Now back to the words that are explicitly said to be Jargon:
bā́nax strongly resembles a Native-associated word that I know in English as “bannock”. Explaining the absence of a “plain” or aspirated “k” sound, Sapir points out on page 284 that “[Proto-]Athabaskan kʻ, as also in Hupa, has become x in Chasta Costa” — albeit not in Galice Creek — so I wonder whether a similar change to a fricative might have characterized a Siletz accent in Chinuk Wawa? In the present day I hear “bannock” used much more often in a Canadian context than in the States, where the equivalent might be “frybread”. And I haven’t seen “bannock” in Jargon before. But with the strong fur-trade era historical tie between Canada and the American side, it wouldn’t amaze me to discover this as a new item of Chinuk Wawa.*
(Here’s a nicely written article that links bannock, Chinook Jargon saplíl/saplél, and Michif la gaalet/Métis French la galette. That last word does show up in Kamloops Chinuk Wawa as lagalet (Le Jeune 1924) as well as in Interior Salish languages, for example Spokane’s lqelét ‘bread’.)
Alternatively, I feel there’s a weaker resemblance between bā́nax and the Klamath word that Gatschet gives as pála·ash ‘bread’. I dismiss this by commenting no further 🙂
Recall that Chinuk Wawa saplíl/saplél refers both to ‘bread’ and to ‘flour’. Could this typically Northwest Native semantic range help us with the puzzle in front of us?
My thinking is that we might sensibly follow onward from bā́nax to bā́ͅyu. I don’t know if you can see it in your browser, but this second word has a small hook beneath the “a” vowel, to show nasality…and the “n” in bā́nax is a nasal sound. So I perceive a substantial resemblance between these two words. Simultaneously though, bā́ͅyu resembles the known Chinuk Wawa borrowing from Canadian French, púyu / bóya ‘broth, soup’ (Fr. bouillon).
What’s your recipe for soup? The hot & sour and the pork stew that I’ve made this week both called for some starch — flour — to thicken them up. What “bannock” and “bouillon” have in common is flour.
Here’s where I introduce you to Mary Gentry:
MARY …And the only thing that we didn’t can—and we still fix according to tradition—is wocus.

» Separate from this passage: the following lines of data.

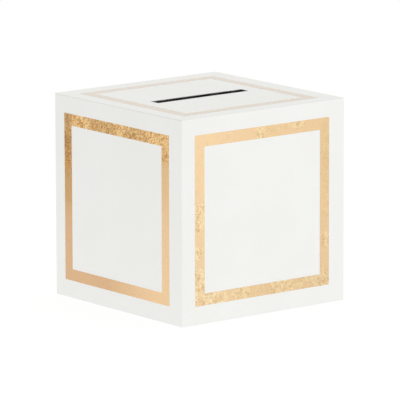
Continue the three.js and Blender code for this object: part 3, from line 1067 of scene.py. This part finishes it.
TH = 28.0
tongue_z = path_z([(-46, 0), (-43, 0), (-25, 3 * LAYER), (27, 3 * LAYER)])
pts = [
    (-edge + 1, -edge), (edge - 1, -edge), (edge - 4, -115), (114, -114), (112, -30), (96, -8), (TH + 12, -8), (TH + 1.2, -20), (TH + 1.2, -45.0),
    (TH, -45.0), (TH, 12), (TH - 13, 27), (-TH + 13, 27), (-TH, 12), (-TH, -45.0), (-TH - 1.2, -45.0), (-TH - 1.2, -20), (-TH - 12, -8), (-96, -8), (-112, -30), (-114, -114), (-edge + 4, -115),
]
pts = round_corners(pts, [0, 0, 2, 4, 12, 8, 6, 4, 0.55, 0.55, 4, 6, 6, 4, 0.55, 0.55, 4, 6, 8, 12, 4, 2])
sheet("bottom_flap_front", pts, [], lambda x, y, q: (x, y, (tongue_z(y) if abs(x) <= TH + 0.01 and y > -45.0 else 0.0) + BOARD * q), "sleeve", step=6.0, edge=0.08,
      lines=tuple((1, v) for v in (-43, -39, -34, -29, -25)))


# ------------------------------------------------------------- floor and lighting
def floor():
    bpy.ops.mesh.primitive_circle_add(vertices=160, radius=0.78, fill_type="NGON", location=(0, 0, -0.00002))
    f = bpy.context.object
    f.name = "floor"
    m = Nodes("pale_floor")
    m.set(Base_Color=m.mix(m.noise(3, 2), (0.16, 0.16, 0.16), (0.165, 0.165, 0.165)))
    m.bsdf.inputs["Roughness"].default_value = 1.0
    m.bsdf.inputs["Specular IOR Level"].default_value = 0.0
    m.bsdf.inputs["Emission Color"].default_value = (1, 1, 1, 1)
    # the floor glows softly, but not where the box stands on it; the dark square under the box is painted shadow
    x, y, _ = m.xyz()
    far = m.math("MAXIMUM", m.math("ABSOLUTE", x), m.math("ABSOLUTE", y))
    m.set(Emission_Strength=m.ramp(far, HALF * MM - 0.0009, HALF * MM - 0.0004, 0.0, 0.86))
    f.data.materials.append(m.mat)
    f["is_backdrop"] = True


floor()


def world():
    w = bpy.data.worlds.new("studio")
    scene.world = w
    w.use_nodes = True
    t = w.node_tree
    t.nodes.clear()
    out = t.nodes.new("ShaderNodeOutputWorld")
    coord = t.nodes.new("ShaderNodeTexCoord")

    def m(op, *a, clamp=False):
        n = t.nodes.new("ShaderNodeMath")
        n.operation = op
        n.use_clamp = clamp
        for s, v in zip(n.inputs, a):
            if isinstance(v, bpy.types.NodeSocket):
                t.links.new(v, s)
            else:
                s.default_value = v
        return n.outputs[0]

    def lobe(direction, amount, tight):
        """amount times a soft patch of light, or of shade, round a direction"""
        d = Vector(direction).normalized()
        n = t.nodes.new("ShaderNodeVectorMath")
        n.operation = "DOT_PRODUCT"
        t.links.new(coord.outputs["Generated"], n.inputs[0])
        n.inputs[1].default_value = d
        dot = m("MAXIMUM", n.outputs["Value"], 0.0)
        return m("MULTIPLY", m("POWER", dot, tight), amount)

    total = m("ADD", 0.985, 0.0)
    for d, a, k in LOBES:
        total = m("ADD", total, lobe(d, a, k))
    studio = t.nodes.new("ShaderNodeBackground")
    studio.inputs["Color"].default_value = (1.0, 0.998, 0.99, 1)
    t.links.new(m("MAXIMUM", total, 0.02), studio.inputs["Strength"])
    plain = t.nodes.new("ShaderNodeBackground")
    plain.inputs["Color"].default_value = (1, 1, 1, 1)
    path = t.nodes.new("ShaderNodeLightPath")
    mix = t.nodes.new("ShaderNodeMixShader")
    t.links.new(path.outputs["Is Camera Ray"], mix.inputs[0])
    t.links.new(studio.outputs[0], mix.inputs[1])
    t.links.new(plain.outputs[0], mix.inputs[2])
    t.links.new(mix.outputs[0], out.inputs["Surface"])


LOBES = [
    ((-0.60, 0.77, -0.15), -0.18, 4),
    ((-1.0, 0.0, 0.35), -0.09, 2),
    ((0.0, 0.0, 1.0), -0.07, 2),
    ((0.61, 0.77, 0.19), -0.11, 14),
    ((0.70, -0.70, 0.1), 0.12, 2),
]
world()

lo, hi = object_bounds()
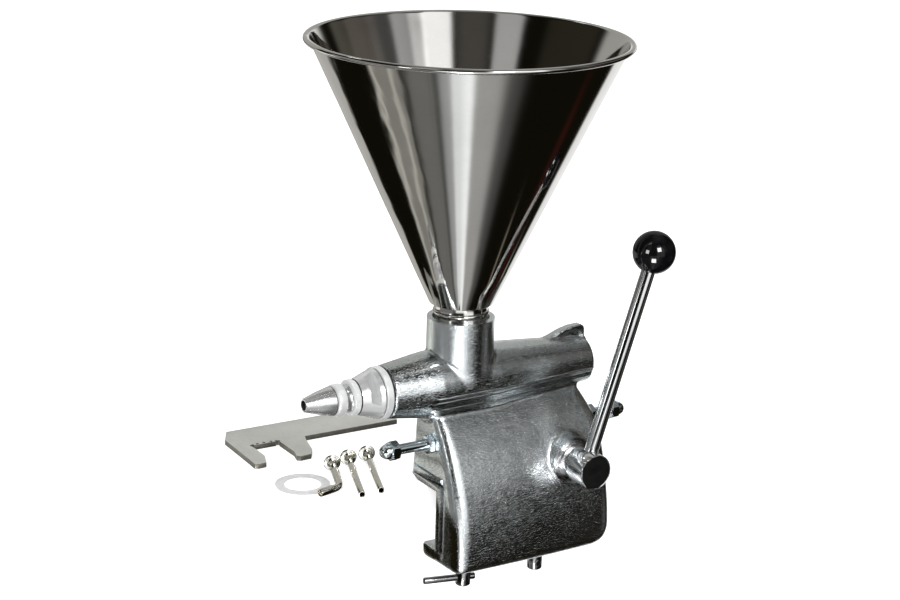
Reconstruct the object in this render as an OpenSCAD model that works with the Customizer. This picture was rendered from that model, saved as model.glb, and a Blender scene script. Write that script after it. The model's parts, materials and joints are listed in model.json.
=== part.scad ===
// Pastry filling machine: a table-clamped piston filler with a conical hopper.
// Frame: X runs along the barrel with the nozzle towards -X, -Y is the operator's side,
// +Z is up. The origin is where the hopper axis meets the table top, on the seat face.

/* [Barrel] */
// Height of the barrel axis above the table top
barrel_z = 98; // [96:0.5:100]
// Distance from the hopper axis to the front face of the barrel
barrel_front = 83; // [80:0.5:90]
// Distance from the hopper axis to the rear face of the barrel
barrel_rear = 141; // [141:0.5:150]
// Diameter of the barrel at its front face
barrel_front_d = 50; // [49:0.5:54]
// Diameter of the barrel under the hopper neck
barrel_mid_d = 64; // [60:0.5:68]
// Diameter of the barrel at its rear face
barrel_rear_d = 45; // [44:0.5:50]
// Length of the swelling front part of the barrel
barrel_nose_l = 47; // [40:0.5:55]
// Distance behind the hopper axis where the rear taper starts
barrel_taper_x = 20; // [10:1:40]
// Height of the fin above the rear of the barrel
fin_h = 13.5; // [8:0.5:18]
// Length of the fin
fin_l = 42; // [30:0.5:50]
// Thickness of the fin
fin_t = 9; // [5:0.5:12]

/* [Cylinder] */
// Bore of the cylinder liner
bore_d = 40; // [38:0.5:41]
// Wall of the cylinder liner
liner_wall = 2; // [1.5:0.1:2.2]
// Distance from the hopper axis to the front end of the liner
liner_front = 52; // [46:0.5:54]
// Distance from the hopper axis to the rear end of the liner
liner_rear = 100; // [95:0.5:104]
// Diameter of the feed hole under the hopper
feed_d = 38; // [34:0.5:39]
// Bore of the barrel behind the liner
rear_bore_d = 36; // [35:0.5:37]
// Thickness of the plug that closes the rear of the barrel
plug_t = 4; // [3:0.1:4]

/* [Neck] */
// Outer diameter of the hopper neck
neck_d = 64; // [61:0.5:68]
// Bore of the hopper neck
neck_bore_d = 54; // [50:0.5:56]
// Height of the neck's top face above the table top
neck_top = 160.5; // [156:0.5:166]
// Depth of the neck's bore
neck_depth = 30; // [24:0.5:34]

/* [Body] */
// Distance from the front face of the barrel back to the front face of the body
body_setback = 45; // [41:0.5:49]
// Wall of the hollow body
body_wall = 7; // [6:0.5:8]
// Distance from the barrel axis plane to the far side of the body
far_y = 18; // [16.5:0.5:19]
// How far the far side leans in between the seat and the barrel
far_draft = 5; // [3:0.5:6]
// Greatest distance from the barrel axis plane to the curved near side
near_y = 70; // [68:0.5:74]
// Radius of the curved near side
near_r = 220; // [210:5:240]
// Height of the clamp mouth
mouth_h = 60; // [50:1:64]
// Distance from the barrel axis plane to the inner wall of the mouth
throat_y = 27; // [26:0.5:29]
// Thickness of the lower jaw
jaw_t = 16; // [12:0.5:20]
// Reach of the lower jaw out of the mouth's wall
jaw_reach = 24; // [22:0.5:28]
// Radius of the long lower edges
edge_r = 12; // [8:0.5:14]
// Radius of the lower jaw's outer edge
jaw_r = 8; // [6:0.5:8]
// Radius of the rear lower corner
heel_r = 25; // [15:1:30]
// Thickness of the table pad
pad_t = 5; // [4.5:0.1:5]
// Thickness of the pad's upright leg
leg_t = 6; // [4:0.5:7]
// Depth of the relief grooves in the front and rear faces
relief_depth = 3; // [2:0.5:4]
// Height of the relief grooves above the table top
relief_z = 13; // [12:0.5:15]

/* [Cover] */
// Length of the cover plate on the far side
cover_l = 84; // [80:1:86]
// Height of the cover plate
cover_h = 44; // [40:1:45]
// Thickness of the cover plate
cover_t = 2.5; // [2:0.1:3]
// Thickness of the cover gasket
cover_gasket_t = 0.5; // [0.5:0.1:1]

/* [Lever] */
// Distance of the lever shaft behind the hopper axis
shaft_x = 96; // [95:0.5:97]
// Height of the lever shaft above the table top
shaft_z = 19; // [18.5:0.5:20]
// Diameter of the lever shaft
shaft_d = 16; // [14:0.5:16]
// Wall of the shaft bushes
bush_wall = 2.3; // [2:0.1:2.4]
// Diameter of the raised flange around the shaft
flange_d = 44; // [40:0.5:48]
// Distance from the barrel axis plane to the flange face
flange_y = 57; // [55:0.5:59]
// Diameter of the bearing ring on the flange
ring_d = 38; // [35:0.5:40]
// Diameter of the lever hub
hub_d = 32; // [28:0.5:34]
// Length of the lever hub
hub_l = 35; // [32:0.5:38]
// Distance from the outer end of the hub back to the lever rod
rod_setback = 17; // [14:0.5:19]
// Diameter of the lever rod
rod_d = 11.5; // [10:0.1:12]
// Distance from the shaft axis to the centre of the ball knob
lever_l = 214; // [180:1:240]
// Lean of the lever towards the rear at rest
lever_lean = 18; // [0:0.5:25]
// Diameter of the ball knob
knob_d = 40; // [35:1:50]

/* [Drive] */
// Swing of the rocker arm to each side of upright
arm_swing = 20; // [16:0.5:20]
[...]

Because we haven’t learned to do that with totally modern techniques. Other than a coffee-grinder to grind the seeds to powder—I use a coffee-grinder. But everything else is when my grandma taught me, on my dad’s side, is how to dry the wocus.
JH You would gather that in bulk, wouldn’t you? Out on the marsh.
JH And the wocus seeds—and you’d bring them back. And then what did you do with them?
MARY You let them dry.
JH You let them dry.
MARY Then you dry them. Then you winnow the pod off. The pod dried, and the seed is inside the pod. So when the pod dries, and there’s tons of seed—then you smash them down—and you put them in a gunny sack, and you roll them around. And then you winnow the dry skin and the leaf –and that flies off in the air—and the seeds stay.
JH Uh huh.
MARY And then you take four of the seeds like popcorn in a glass jar forever . And if you want to fix it, then you have numerous steps afterwards to fix it—to prepare it.
JH Did you make it into a flour?
MARY Yes: a meal. Not a flour—a meal. In the stage where it’s prepared like that, it’s more like farina-
JH Like oatmeal.
MARY No, not oatmeal—cornmeal.
MARY Cornmeal, farina—a little bit thicker grained cereal. And then you can eat it like that—you boil it, and you can eat it—or you can put it like flour to make wocus muffins, wocus cake, wocus bread.
JH Tribal members still do that today.
MARY Yes. Well, this year right here we have wocus.
(Mary Gentry in Laura Grabner interview, Shaw Historical Libraries, Oregon Institute of Technology, Klamath Falls)
By 1911, The “Century Dictionary” had a definition for wokas in English that specified its use in soups.
Robert Ruby & John Brown’s 1988 book “Indians of the Pacific Northwest: A History” likewise documents the use of wocus in soups (page 53).
Not to push the case unreasonably, but summarizing my best guess, the unspecified “seed” in Galice Creek Dene was probably:
- a source of flour and bread corresponding to wocus
- a trade item
- named in Siletz Chinuk Wawa by two ultimately Canadian loanwords “bannock” and “bouillon”
What do you think?
*In a study by Liliane Rodriguez titled “Du corpus d’enquête de terrain au dictionnaire” (in the book “Français du Canada – Français de France VI”, I see that bannock / banique / banic / banek / banoque “pain indien non levé” (Indian unleavened bread) is a French Canadianism as well. I don’t know if it’s a sufficiently old one to have influenced Chinuk Wawa; it doesn’t seem to turn up in the wonderfully titled 1880 book “L’anglicisme: Voilà l’ennemi” (“Anglicisms: Behold the enemy”)! For Canadian English, the “Dictionary of Canadianisms on Historical Principles” has bannock as far back as 1878; with the longstanding Scottish influence in Canada, I imagine those folks had popularized this word of theirs long before in that country.